In August, the Intergovernmental Panel on Climate Change published a troubling time frame for global warming that pointed to a catastrophic and unavoidable temperature increase of 1.5°C by the year 2040 due to global carbon emissions. A dizzying parade of emergency alerts followed. Wildfires, heatwaves, droughts, floods, and superstorms pummeled the planet at an unrelenting pace. It felt as if this blazing, brutal season offered a glimpse into the approaching abyss. 

These are fraught and anxious times. It seems obvious that no amount of meditation will forestall the disasters that are already baked into the climate equation. Yet, much remains to be salvaged and transformed, including in our own hearts and minds. 

The breakdown of our ecological and climate systems poses many questions for Buddhist practitioners. What is the most appropriate response given the nature, scale, and pace of the crisis? How does one stay grounded when it feels as if the ground beneath us is giving way? What can Buddhism offer us at this overwhelming time of fear and loss? 

Tricycle asked three dharma teachers—David Loy, Roshi Joan Halifax, and Mark Coleman—to share their wisdom for responding to the challenges of the climate crisis.


David Loy calls for engaged activism 

Zen teacher and Rocky Mountain Ecodharma Center founding member David Loy says the climate crisis might be the greatest challenge Buddhism has ever faced. “If we can’t respond to this,” he says, “Buddhism will become irrelevant.” Loy’s recently published book Ecodharma explores the relationship between the Buddhist path and the ecological crisis.  

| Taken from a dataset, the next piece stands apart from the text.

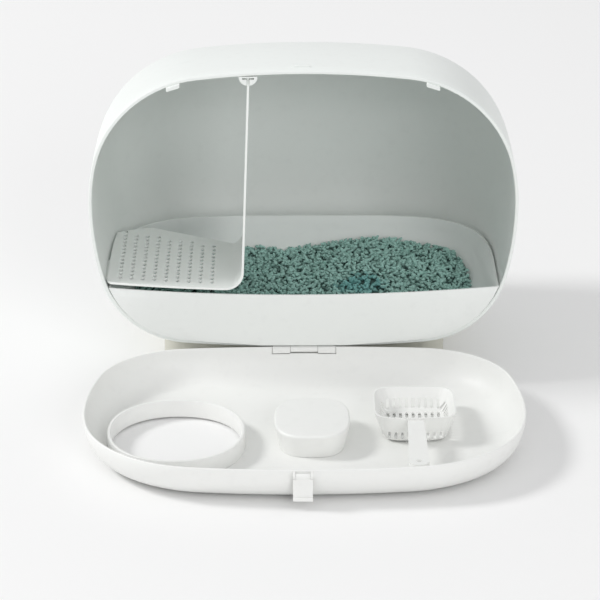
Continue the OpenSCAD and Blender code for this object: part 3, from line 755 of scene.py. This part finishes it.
def pad_grooves(door, side):
    """The narrow gap under a hinge pad and beside its outer end."""
    inner, outer = KNUCKLE_X * side, (KNUCKLE_X + KNUCKLE_W) * side
    low = HINGE.z - KNUCKLE_R
    front, back = HINGE.y - PAD_REACH - GROOVE_FRONT, HINGE.y - HINGE_DROP - DOOR_WALL + GROOVE_DEPTH
    beyond = outer + GROOVE_W * side
    for name, x0, x1, z0, z1 in (("groove_below", inner, beyond, low - GROOVE_W, low),
                                 ("groove_beside", outer, beyond, low - GROOVE_W, HINGE.z + GROOVE_TOP)):
        cut(door, cube(name, (min(x0, x1), front, z0), (max(x0, x1), back, z1)))


def latch_ear(side):
    """One of the two ears on the door's free edge that hold the latch's pin."""
    x = LATCH_X + side * (LATCH_W - EAR_W) / 2
    low, high = x - EAR_W / 2, x + EAR_W / 2
    y, z = LATCH_PIVOT.yz
    eye = rod("latch_ear", (low, y, z), (high, y, z), EAR_R)
    root = cube("ear_root", (low, y, z - EAR_R), (high, y + EAR_ROOT, z + EAR_R))
    bore = rod("ear_bore", (low - PAST, y, z), (high + PAST, y, z), LATCH_BORE)
    return cut(welded(eye, root), bore)


def build_door():
    """The dished door, made closed over the mouth and then folded down about the hinge."""
    depth = DOOR_DEPTH - DOOR_CROWN

    def crown(share):
        return DOOR_CROWN * ((share - DOOR_FLAT) / (1 - DOOR_FLAT)) ** 2

    def station(deep, wide):
        return (-DOOR_GAP - deep, *wide)

    def curve(angle, wall):
        a = math.radians(angle)
        return station((depth - wall) * math.sin(a), inset(wall + (DOOR_CURVE - wall) * (1 - math.cos(a))))

    def front(share, wall):
        return station(DOOR_DEPTH - wall - crown(share), tuple(share * k for k in inset(DOOR_CURVE)))

    outer = [curve(a, 0) for a in CURVE_ANGLES] + [front(s, 0) for s in CROWN_SHARES]
    inner = [station(EDGE_STEP, inset(EDGE_STEP)), station(0, inset(DOOR_EDGE)),
             station(0, inset(DOOR_WALL - DOOR_EDGE)), station(EDGE_STEP, inset(DOOR_WALL - EDGE_STEP)),
             station(DOOR_EDGE, inset(DOOR_WALL))]
    inner += [curve(a, DOOR_WALL) for a in CURVE_ANGLES] + [front(s, DOOR_WALL) for s in CROWN_SHARES]
    door = two_skins("door_dish", station(DOOR_EDGE, inset(0)), outer, inner)
    edit(door)
    bpy.ops.mesh.select_all(action="SELECT")
    bpy.ops.transform.rotate(value=-math.pi / 2, orient_axis="X", center_override=HINGE)
    done()
    collar_low, collar_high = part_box("entrance_collar")
    middle, hole = (collar_low + collar_high) / 2, collar_high - collar_low
    outline = oval(middle, hole.x + ENTRANCE_PLAY, hole.y + ENTRANCE_PLAY, ENTRANCE_FULLNESS)
    cut(door, prism("entrance_hole", outline, *ENTRANCE_CUT))
    cut(door, cube("hinge_notch",
                   (-KNUCKLE_X, HINGE.y - KNUCKLE_R - DOOR_WALL, HINGE.z - KNUCKLE_R - NOTCH_PLAY),
                   (KNUCKLE_X, HINGE.y + KNUCKLE_R, HINGE.z + NOTCH_TOP)))
    for side in (-1, 1):
        pad_grooves(door, side)
    details = [hinge_knuckle(side) for side in (-1, 1)] + [latch_ear(side) for side in (-1, 1)]
    return smooth(paint(joined("door_dish", [door] + details), door_white), BODY_SMOOTH)


door = build_door()
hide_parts("door_panel")
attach(door, "door")

# ---------------------------------------------------------------- pieces made from copies of their CAD solids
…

Though the Buddha’s original teachings don’t directly address climate change, he believes the dharma, particularly the path of the bodhisattva, is a rich resource for activists and all those answering the call for change. Our task now, Loy says, is to do the very best we can without knowing if it will make any difference whatsoever. To vow to save our planet despite knowing that it is impossible to alleviate all of the harm we’ve already inflicted. “We can’t be attached to results. We should act because it’s the right thing to do.” 

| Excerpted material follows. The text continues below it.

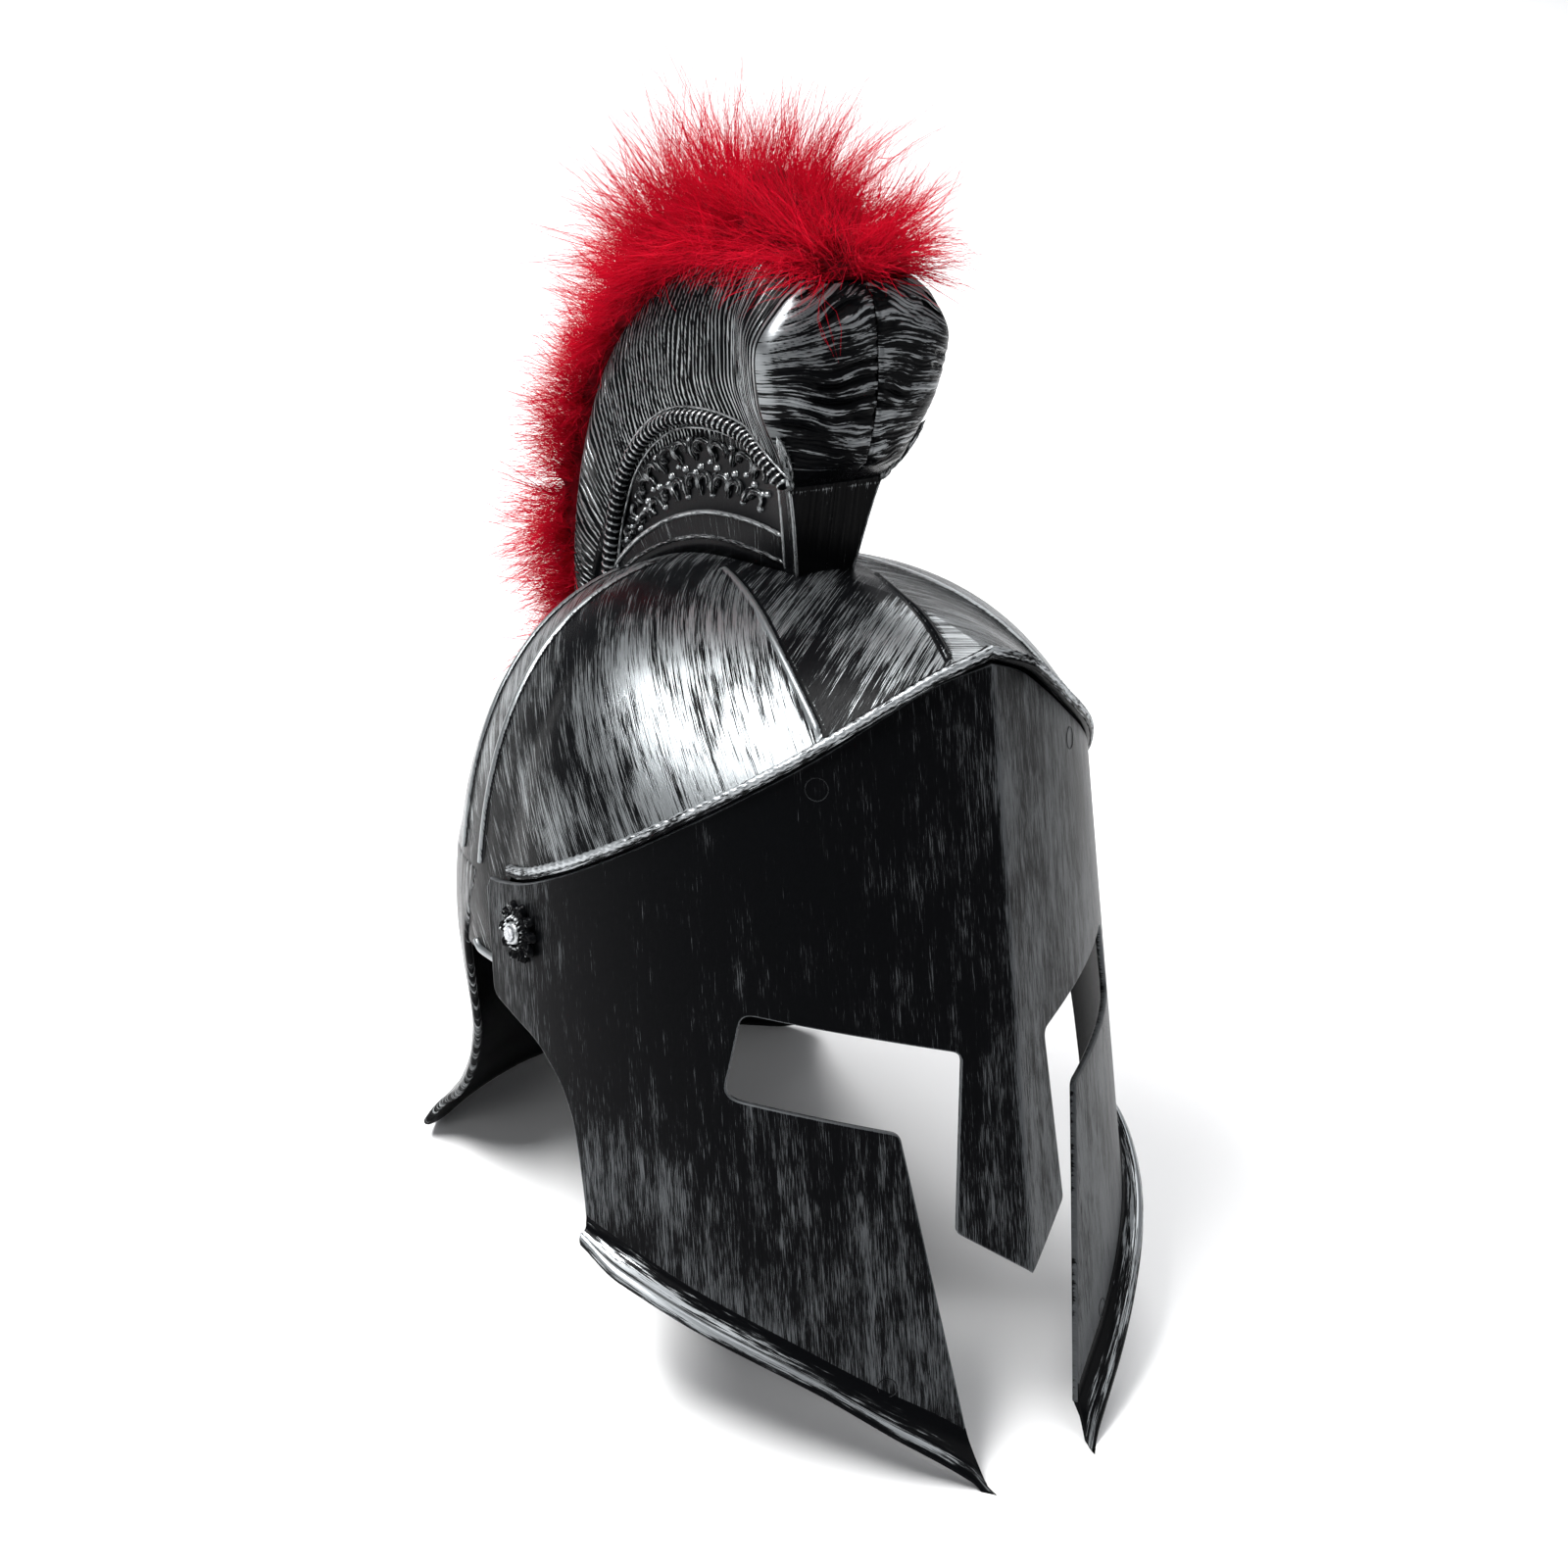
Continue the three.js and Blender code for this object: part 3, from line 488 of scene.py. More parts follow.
def rib(plan, h=0.8, w=1.25, turned=False, lit=1.0):
    """Raised line over the dome with a painted shadow, a thin dark line, along one side."""
    n, c = 220, 13
    line = through(plan, n)
    T = unit(np.gradient(line, axis=0))
    S = xyz(-T[:, 1], T[:, 0])
    o = np.array([-3.0, -2.4, -1.7, -1.3, -0.9, -0.45, 0, 0.45, 0.9, 1.3, 1.7, 2.4, 3.0]) * w / 1.7
    hh = np.array([0.02, 0.03, 0.05, 0.2, 0.55, 0.86, 0.95, 0.86, 0.55, 0.2, 0.05, 0.03, 0.02]) * h / 0.95
    # silver across the section; the two dark values on one side paint the shadow beside the raised line
    tone_and_painted_light = np.array([0, -0.6, -0.5, 0.1, 0.4, 0.55, 0.6, 0.5, 0.3, 0.0, -0.1, 0, 0])
    tone_and_painted_light = np.where(tone_and_painted_light > 0, tone_and_painted_light * lit, tone_and_painted_light * 0.8)[:: -1 if turned else 1]
    end = np.minimum(smooth(0, 6, np.arange(n)), smooth(n - 1, n - 7, np.arange(n)))
    V = np.zeros((n, c, 3))
    for k in range(c):
        q = line + S * o[k]
        V[:, k] = np.c_[q, skull_top(*q.T, hh[k] * end + 0.03)]
    V = np.vstack([V.reshape(-1, 3), V.reshape(-1, 3) - (0, 0, 1.5)])
    return V, [gridfaces(n, c), gridfaces(n, c)[:, ::-1] + n * c], streaks(V), np.tile(tone_and_painted_light, 2 * n)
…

Loy calls for a more capacious reading of the teachings where social transformation through activism is as important as anything that happens on the cushion, and believes the communities we form through engaged activism will serve as our strongholds. “We need to address and challenge the institutions of incredible complexity and power whose policies impact the environment and climate,” he says. “Individual action isn’t sufficient. Just as it’s not enough to focus on our own carbon footprint.” 

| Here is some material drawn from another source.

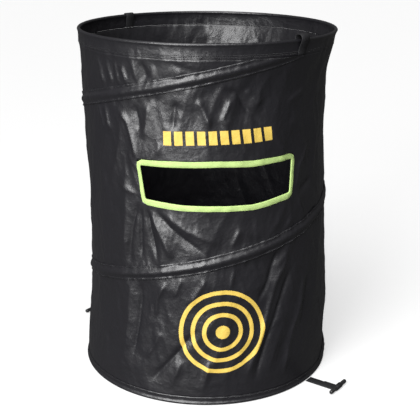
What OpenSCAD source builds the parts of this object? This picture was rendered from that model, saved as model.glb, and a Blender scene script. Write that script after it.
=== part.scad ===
// Pop-up disc target: a fabric tube on a spiral of spring wire, with a bound slot in front.
// It stands open on its floor panel and collapses flat, and two toggles hold it closed.
// +Z is up, the slot faces -Y, and the origin is the centre of the base on the ground.

/* [Overall] */
// Height from the ground to the top of the rim, without the loops
height = 685; // [600:5:760]
// Outer radius of the rim
rim_radius = 250; // [230:1:280]
// Outer radius of the base
base_radius = 253; // [232:1:285]
// Radius of the wall where its waist is narrowest
waist_radius = 235; // [224:1:244]
// Height of the waist above the ground
waist_height = 560; // [450:5:580]

/* [Fabric] */
// Thickness of the wall panels
wall_thickness = 0.5; // [0.4:0.1:0.8]
// Thickness of the floor panel
floor_thickness = 0.8; // [0.5:0.1:1.5]
// Thickness of the doubled fabric in the hems
hem_thickness = 1.2; // [1:0.1:1.6]
// Depth of the rim hem
rim_hem_depth = 28; // [20:1:40]
// Depth of the base hem
base_hem_depth = 14; // [12:1:24]

/* [Spring wire] */
// Diameter of the spring wire
wire_diameter = 3; // [2:0.5:4]
// Height that the spiral climbs in one turn
spiral_pitch = 343; // [300:1:420]
// Height of the spiral's middle line where it crosses the front
spiral_front_height = 630; // [560:1:640]
// Width of the sleeve that holds the spiral
sleeve_width = 28; // [20:1:36]
// Length of a ferrule that joins two wire ends
ferrule_length = 36; // [20:1:60]

/* [Slot] */
// Width of the slot's opening
slot_width = 264; // [200:1:290]
// Height of the slot's opening
slot_height = 73; // [60:1:100]
// Height of the slot's middle above the ground
slot_middle = 434; // [380:1:460]
// Width of the binding above and below the opening
binding_width = 13.5; // [8:0.5:18]
// Width of the binding at the ends of the opening
binding_end_width = 8; // [6:0.5:16]
// Corner radius of the opening
slot_corner = 6; // [3:0.5:12]

/* [Toggles and loops] */
// Direction of the first toggle strap, counted from +X
strap_angle = -41; // [-60:1:-20]
// Width of the webbing
webbing_width = 20; // [15:1:30]
// Thickness of the webbing
webbing_thickness = 1.5; // [1:0.1:2]
// Length of a toggle strap, from the base hem to the bar
strap_length = 67; // [50:1:90]
// Length of a toggle bar
toggle_length = 60; // [45:1:80]
// Diameter of a toggle bar
toggle_diameter = 8; // [6:0.5:12]
// Direction of the first loop on the rim, counted from +X
loop_angle = -53; // [-70:1:-50]
// Clear height between the rim and the top of a loop
loop_rise = 8; // [7:0.5:12]

/* [Hidden] */
$fn = 72;

fabric_black = [0.08, 0.08, 0.09];
binding_green = [0.72, 0.88, 0.5];
steel = [0.6, 0.6, 0.62];
toggle_black = [0.12, 0.12, 0.12];

gap = 0.3;                                  // clearance between pieces that stay apart
running = 0.08;                             // radial clearance of a shaft in its hole
fabric = 0.8;                               // thickness of a hem's channel
wire_radius = wire_diameter / 2;
ferrule_radius = wire_radius + 0.9;
channel_radius = ferrule_radius + 0.1;      // the inside of a hem, which also holds a ferrule
hem_radius = channel_radius + fabric;
rim_line = rim_radius - hem_radius;         // radius of the rim's wire
base_line = base_radius - hem_radius;       // radius of the base's wire
rim_level = height - hem_radius;            // heights of the two wires
base_level = hem_radius;
wall_bottom = base_hem_depth + gap;
wall_top = height - rim_hem_depth - gap;
wall_steps = 48;
seam_angle = 0.05;                          // half of the gap at a side seam
ferrule_angle = 100;                        // where the ferrules lie, at the rear

// Radius of the middle of the wall at height z
function wall_radius(z) =
    z < waist_height
    ? waist_radius + (base_line - waist_radius) * pow((waist_height - z) / (waist_height - base_hem_depth), 2)
    : waist_radius + (rim_line - waist_radius) * pow((z - waist_height) / (wall_top - waist_height), 2);

// Outline of the wall between two distances from its middle, from bottom to top and back
function wall_outline(inside, outside) = [
    for (i = [0 : wall_steps])
        let (z = wall_bottom + (wall_top - wall_bottom) * i / wall_steps) [wall_radius(z) + outside, z],
    for (i = [wall_steps : -1 : 0])
        let (z = wall_bottom + (wall_top - wall_bottom) * i / wall_steps) [wall_radius(z) + inside, z]
];

// A closed shell that follows half of the wall, from angle start
module half_wall(inside, outside, start) {
    rotate([0, 0, start + seam_angle])
        rotate_extrude(angle = 180 - 2 * seam_angle)
            polygon(wall_outline(inside, outside));
}

// A block with rounded corners that passes through the front at the slot, grown by side and by over
module slot_block(side, over, corner) {
    width = slot_width + 2 * side;
    tall = slot_height + 2 * over;
    translate([0, -waist_radius / 2, slot_middle]) rotate([90, 0, 0])
        linear_extrude(waist_radius)
            union() {
                square([width - 2 * corner, tall], center = true);
                square([width, tall - 2 * corner], center = true);
                for (x = [-1, 1], y = [-1, 1])
                    translate([x * (width / 2 - corner), y * (tall / 2 - corner)]) circle(corner);
            }
}

// A ring of round section
module ring(line, level, radius) {
    rotate_extrude($fn = 180) translate([line, level]) circle(radius, $fn = 32);
}

// The section of a hem's channel, straight from point to point
section_steps = 24;
function round_points(radius) = [
    for (i = [0 : section_steps - 1])
        let (a = 360 * i / section_steps) [radius * cos(a), radius * sin(a)]
];

// A hem: a round channel for the wire and a doubled flange to the edge at height edge
module hem(line, level, edge) {
    low = min(level, edge);
    rotate_extrude($fn = 180)
        difference() {
            union() {
                translate([line, level]) polygon(round_points(hem_radius));
                translate([line - hem_thickness / 2, low]) square([hem_thickness, abs(edge - level)]);
            }
            translate([line, level]) polygon(round_points(channel_radius));
        }
}

// A crimped tube around the joint of a ring's ends
module ferrule(line, level) {
    sweep = 360 * ferrule_length / (2 * PI * line);
    rotate([0, 0, ferrule_angle - sweep / 2])
        rotate_extrude(angle = sweep, $fn = 180)
            translate([line, level])
                difference() {
                    circle(ferrule_radius, $fn = 32);
                    circle(wire_radius + running, $fn = 32);
                }
}

// Joins equal closed sections, one for each step of a sweep, into a solid
module swept(sections) {
    n = len(sections[0]);
    rings = len(sections);
    faces = concat(
        [[for (j = [0 : n - 1]) j]],
        [for (i = [0 : rings - 2], j = [0 : n - 1])
            [i * n + j, (i + 1) * n + j, (i + 1) * n + (j + 1) % n, i * n + (j + 1) % n]],
        [[for (j = [n - 1 : -1 : 0]) (rings - 1) * n + j]]);
    polyhedron([for (s = sections) each s], faces);
}

// The spiral climbs to the right across the front, at spiral_pitch a turn
spiral_step = 5;
function spiral_height(angle) = spiral_front_height + spiral_pitch * (angle + 90) / 360;
function spiral_angle(z) = (z - spiral_front_height) * 360 / spiral_pitch - 90;
function around(angle, radius, z) = [radius * cos(angle), radius * sin(angle), z];
function spiral_angles(low, high) =
    let (first = spiral_angle(low), last = spiral_angle(high), count = ceil((last - first) / spiral_step))
    [for (i = [0 : count]) first + (last - first) * i / count];

skin = wall_thickness / 2;                  // from the wall's middle to its face
spiral_face = skin + 0.4;                   // from the wall's middle to what lies on it in a spiral
wire_line = spiral_face + wire_radius;      // from the wall's middle to the spiral wire's middle
wire_sides = 8;

function wire_section(angle) =
    let (z = spiral_height(angle), r = wall_radius(z) + wire_line)
    [for (j = [0 : wire_sides - 1])
        let (a = 360 * j / wire_sides) around(angle, r + wire_radius * cos(a), z + wire_radius * sin(a))];

// The sleeve stands off the wall most over the wire, and lies on it at both edges
sleeve_points = 6;
sleeve_fabric = 0.5;
sleeve_stand = wire_diameter + 2 * gap;
function sleeve_offset(v) = spiral_face + sleeve_stand * pow(cos(180 * v / sleeve_width), 2);

function sleeve_section(angle) =
    let (middle = spiral_height(angle),
        low = max(-sleeve_width / 2, wall_bottom - middle),
        high = min(sleeve_width / 2, wall_top - middle),
        levels = [for (i = [0 : sleeve_points]) low + (high - low) * i / sleeve_points])
    [for (v = levels) around(angle, wall_radius(middle + v) + sleeve_offset(v) + sleeve_fabric, middle + v),
        for (i = [sleeve_points : -1 : 0])
            let (v = levels[i]) around(angle, wall_radius(middle + v) + sleeve_offset(v), middle + v)];

sleeve_tail = 4;                            // the width that the sleeve still has at its two ends
sleeve_run = sleeve_width / 2 - sleeve_tail;

module floor_panel() {
    color(fabric_black)
        cylinder(h = floor_thickness, r = base_line - hem_radius + 0.5);
}

module base_hem() {
    color(fabric_black) hem(base_line, base_level, base_hem_depth);
}

module base_wire() {
    color(steel) ring(base_line, base_level, wire_radius);
}

module base_ferrule() {
    color(steel) ferrule(base_line, base_level);
}

module front_panel() {
    color(fabric_black)
        difference() {
            half_wall(-skin, skin, 180);
            slot_block(binding_end_width / 2, binding_width / 2, slot_corner);
        }
}

module rear_panel() {
    color(fabric_black) half_wall(-skin, skin, 0);
}

// The binding folds over the cut edge of the front panel, which lies in its groove
module slot_binding() {
    face = skin + 0.9;
    groove = skin + 0.1;
    color(binding_green)
        difference() {
            intersection() {
                half_wall(-face, face, 180);
                slot_block(binding_end_width, binding_width, slot_corner + binding_end_width);
            }
            slot_block(0, 0, slot_corner);
            difference() {
                half_wall(-groove, groove, 180);
                slot_block(binding_end_width / 2 - 0.5, binding_width / 2 - 0.5, slot_corner);
            }
        }
}

module spring_wire() {
    angles = spiral_angles(wall_bottom + wire_radius + gap, wall_top - wire_radius - gap);
    color(steel) swept([for (a = angles) wire_section(a)]);
}

module spiral_sleeve() {
    angles = spiral_angles(wall_bottom - sleeve_run, wall_top + sleeve_run);
    color(fabric_black) swept([for (a = angles) sleeve_section(a)]);
}

module rim_hem() {
    color(fabric_black) hem(rim_line, rim_level, height - rim_hem_depth);
}

module rim_wire() {
    color(steel) ring(rim_line, rim_level, wire_radius);
}

module rim_ferrule() {
    color(steel) ferrule(rim_line, rim_level);
}

// A loop of webbing that arches over the rim and is sewn to the foot of its hem on both sides
loop_inside = hem_radius + 4.2;
loop_centre = height + loop_rise - loop_inside;
loop_foot = height - rim_hem_depth + 2;
loop_steps = 12;
function loop_line(radius, foot) = [
    [rim_line - foot, loop_foot],
    for (i = [0 : loop_steps])
        let (a = 180 - 180 * i / loop_steps) [rim_line + radius * cos(a), loop_centre + radius * sin(a)],
    [rim_line + foot, loop_foot]
];
function reversed(list) = [for (i = [len(list) - 1 : -1 : 0]) list[i]];

module loop(angle) {
    inner_foot = hem_thickness / 2 + gap;
    color(fabric_black)
        rotate([0, 0, angle]) translate([0, webbing_width / 2, 0]) rotate([90, 0, 0])
            linear_extrude(webbing_width)
                polygon(concat(
                    loop_line(loop_inside + webbing_thickness, inner_foot + webbing_thickness),
                    reversed(loop_line(loop_inside, inner_foot))));
}

module loop_right() {
    loop(loop_angle);
}

module loop_left() {
    loop(loop_angle + 180);
}

// The strap lies on the ground and bends up at the base hem, where its root turns on its own edge
strap_root = base_radius + 0.1 + webbing_thickness / 2;
eye_bore = toggle_diameter / 2 + running;
eye_radius = eye_bore + webbing_thickness;

module at_strap(angle) {
    rotate([0, 0, angle]) translate([strap_root, 0, 0]) children();
}

module across(radius, width) {
    translate([0, width / 2, 0]) rotate([90, 0, 0]) cylinder(h = width, r = radius);
}

module strap(angle) {
    color(fabric_black)
        at_strap(angle)
            difference() {
                union() {
                    translate([0, 0, webbing_thickness / 2]) across(webbing_thickness / 2, webbing_width);
                    translate([0, -webbing_width / 2, 0])
                        cube([strap_length, webbing_width, webbing_thickness]);
                    translate([strap_length, 0, eye_radius]) across(eye_radius, webbing_width);
                }
                translate([strap_length, 0, eye_radius]) across(eye_bore, webbing_width + 2);
            }
}

module strap_right() {
    strap(strap_angle);
}

module strap_left() {
    strap(strap_angle + 180);
}

// The bar turns in the eye of its strap
module toggle(angle) {
    radius = toggle_diameter / 2;
    color(toggle_black)
        at_strap(angle)
            translate([strap_length, 0, eye_radius])
                union() {
                    across(radius, toggle_length - toggle_diameter);
                    for (side = [-1, 1])
                        translate([0, side * (toggle_length / 2 - radius), 0]) sphere(radius);
                }
}

module toggle_right() {
    toggle(strap_angle);
}

module toggle_left() {
    toggle(strap_angle + 180);
}

floor_panel();
base_hem();
base_wire();
base_ferrule();
front_panel();
rear_panel();
slot_binding();
spring_wire();
spiral_sleeve();
rim_hem();
rim_wire();
rim_ferrule();
loop_right();
loop_left();
strap_right();
strap_left();
toggle_right();
toggle_left();
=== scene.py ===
"""Looks of a pop-up disc target: cloth, tape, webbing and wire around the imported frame."""

import math

import bpy
import numpy as np
from mathutils import Matrix, Vector


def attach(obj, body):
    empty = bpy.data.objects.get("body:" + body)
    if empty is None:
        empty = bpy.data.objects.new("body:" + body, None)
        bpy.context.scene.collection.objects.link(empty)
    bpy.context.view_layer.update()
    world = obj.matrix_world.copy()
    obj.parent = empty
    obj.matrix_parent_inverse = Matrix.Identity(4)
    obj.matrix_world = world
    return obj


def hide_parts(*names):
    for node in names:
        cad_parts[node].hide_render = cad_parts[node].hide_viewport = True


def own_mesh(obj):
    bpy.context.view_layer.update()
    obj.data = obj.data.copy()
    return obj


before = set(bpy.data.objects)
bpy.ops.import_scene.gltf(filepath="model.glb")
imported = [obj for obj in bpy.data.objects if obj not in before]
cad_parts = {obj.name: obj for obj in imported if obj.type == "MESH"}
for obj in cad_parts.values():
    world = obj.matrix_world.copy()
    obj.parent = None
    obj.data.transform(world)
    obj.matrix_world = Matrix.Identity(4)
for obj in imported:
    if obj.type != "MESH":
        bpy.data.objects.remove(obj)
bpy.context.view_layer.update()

bl_info = {
    "name": "Pop-up Disc Target",
    "version": (1, 0, 0),
    "blender": (4, 5, 0),
    "location": "View3D > Sidebar > Disc Target",
    "description": "Builds the cloth, tape, webbing and wire of a pop-up disc target",
    "category": "Object",
}

# ---------------------------------------------------------------- sizes, in millimetres and degrees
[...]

To anyone feeling outrage or anxiety about our teetering ecosystems, Loy offers a three-part contemplation to prepare people with tools for engagement as the challenges deepen.

  1. Ruthless Self-Evaluation. Make a thorough assessment of all you have to offer the world. Consider your education, skills, interests, abilities, languages, life experience, networks, geography, assets, job, health, and age. 
  2. Realistic Opportunities: Explore all possible opportunities for engagement and service that align with your assets, identity, and skillset. 
  3. Recognize Passions Use contemplative tools such as meditation to tune into your heart’s desire. Reflect on which possibilities for engagement make you come alive and feel passionate. If you follow the energy of the heart, you’re less likely to burn out. It’s important to find some joy in the work in order to develop resilience and sustainability. 

Roshi Joan Halifax says show up with compassion 

When Roshi Joan Halifax, founder and abbot of Upaya Zen Meditation Center in Santa Fe, New Mexico, became active in the social movements of the sixties, she says nobody ever anticipated that our problems would be as widespread, problematic, and conflicted as they are now. “We thought a lot about personal responsibility,” she explains. “We didn’t think in terms of global responsibility. We never anticipated the scale of what’s now happening with the climate catastrophe and the political turn across the globe.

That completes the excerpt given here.